Well, I’m glad you asked. The first personal computer, the grand-grand-grandfather of the computer you’re using to read this, had “floppy disk drives”, that used a thin magnetic disk for data storage. Sometimes a computer had two floppy disk drives, one for holding the operating system files that enabled the computer to function, and another for storing documents and other files. These 2 drives were labeled “A” and “B”. If there was a hard disk present as well, its designated drive letter would then of course be “C”.

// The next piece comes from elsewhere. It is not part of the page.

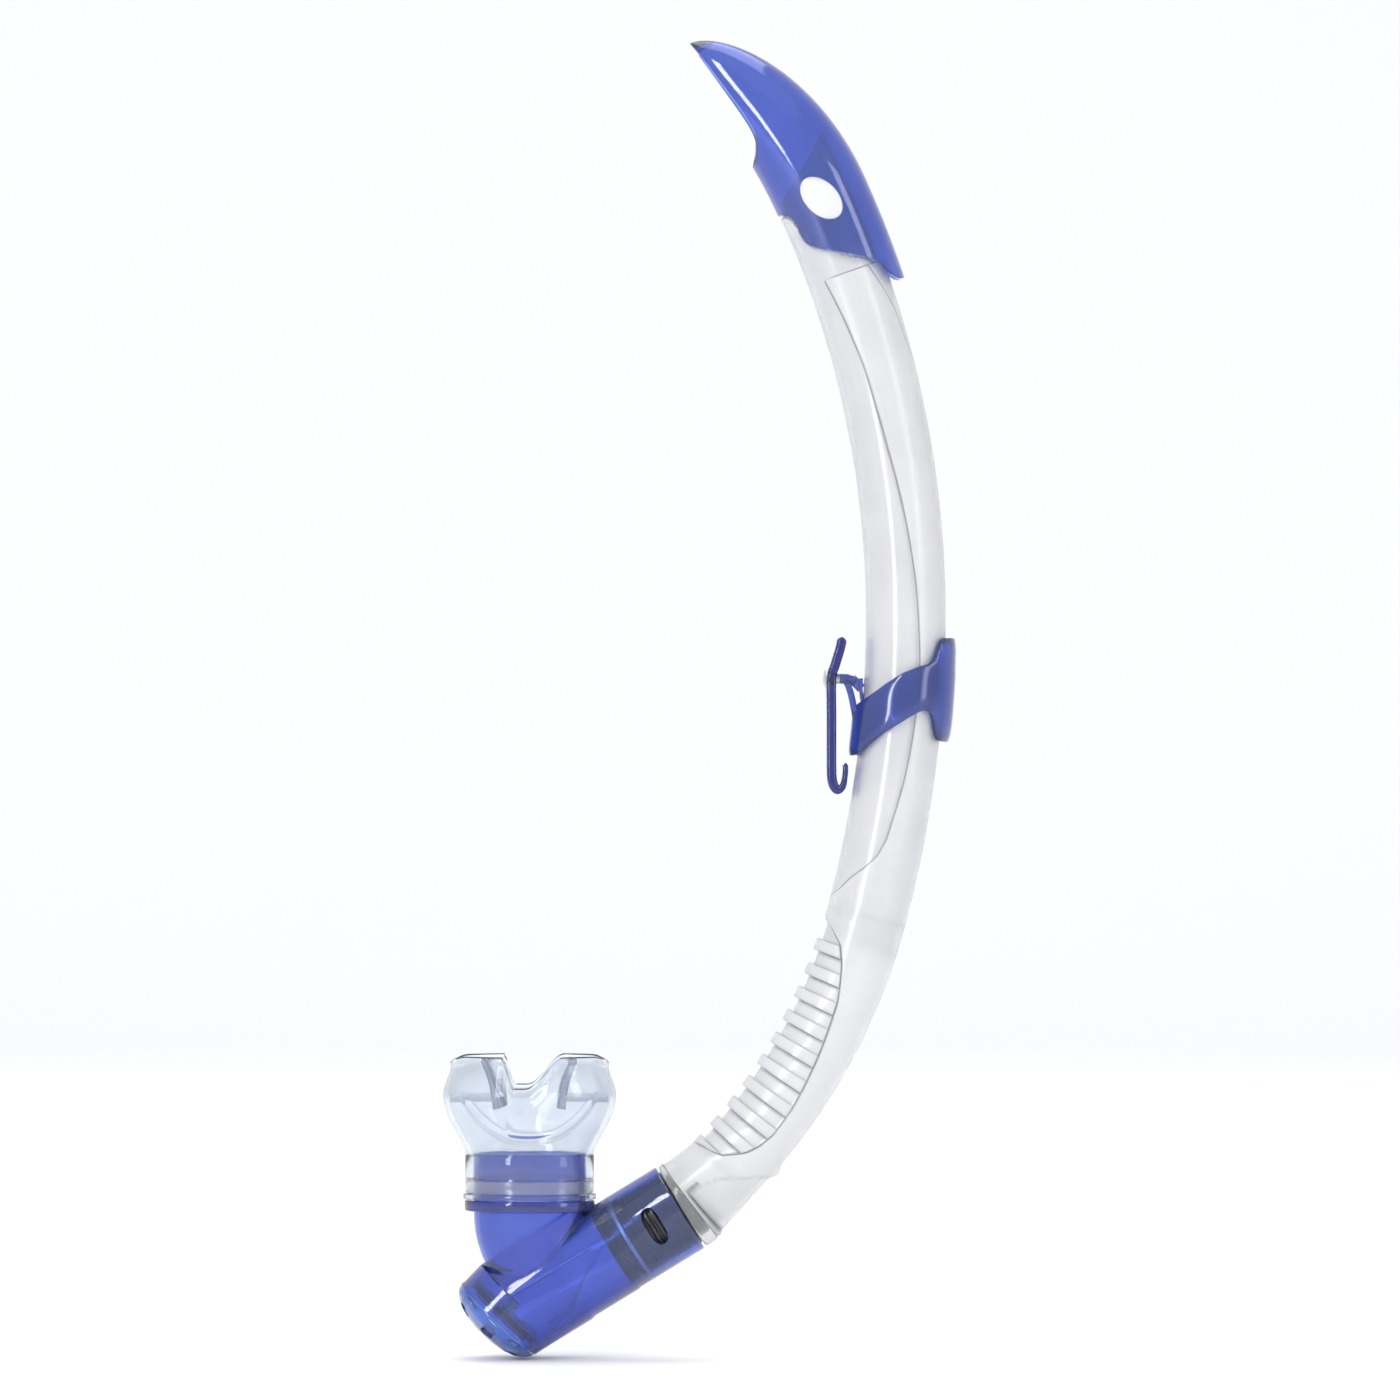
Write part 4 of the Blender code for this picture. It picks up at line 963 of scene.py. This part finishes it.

OK but what’s with the colon after the letter? To be honest, I don’t know. This is what I do know: back in the pre-Windows days, it was part of the path that showed where you where in a particular drive, in the tree directory. Don’t get confused. It’s very simple. If you have ever seen this in a computer monitor:
c:\>
You get the idea. “c:” indicates the drive, “\” indicates that you are at the root directory, the first most basic directory, and “>” is an end symbol which indicates that after that comes whatever you as a user type. Typically a blinking cursor shows after that, so it looks like
c:\>_
(You’ll have to imagine the above cursor is blinking) 🙂
In modern Windows computers you can invoke a small black screen with the command prompt mode as described above by clicking on Start, Run, Command, or for Windows Vista/7, Start, typing “cmd” in the search box and pressing enter. Of course, the command prompt will probably look something like:
c:\Users\Username>_
Or perhaps
c:\windows>_
Want it to look like “c:\>”? at that command prompt, type cd\ and press enter. Voila!
Anyways, when you open My Computer to look at files and whatnot, normally you will see under it a (C:) and under there, in a tree directory fashion, a number of folders. Well, now you know what that (C:) means.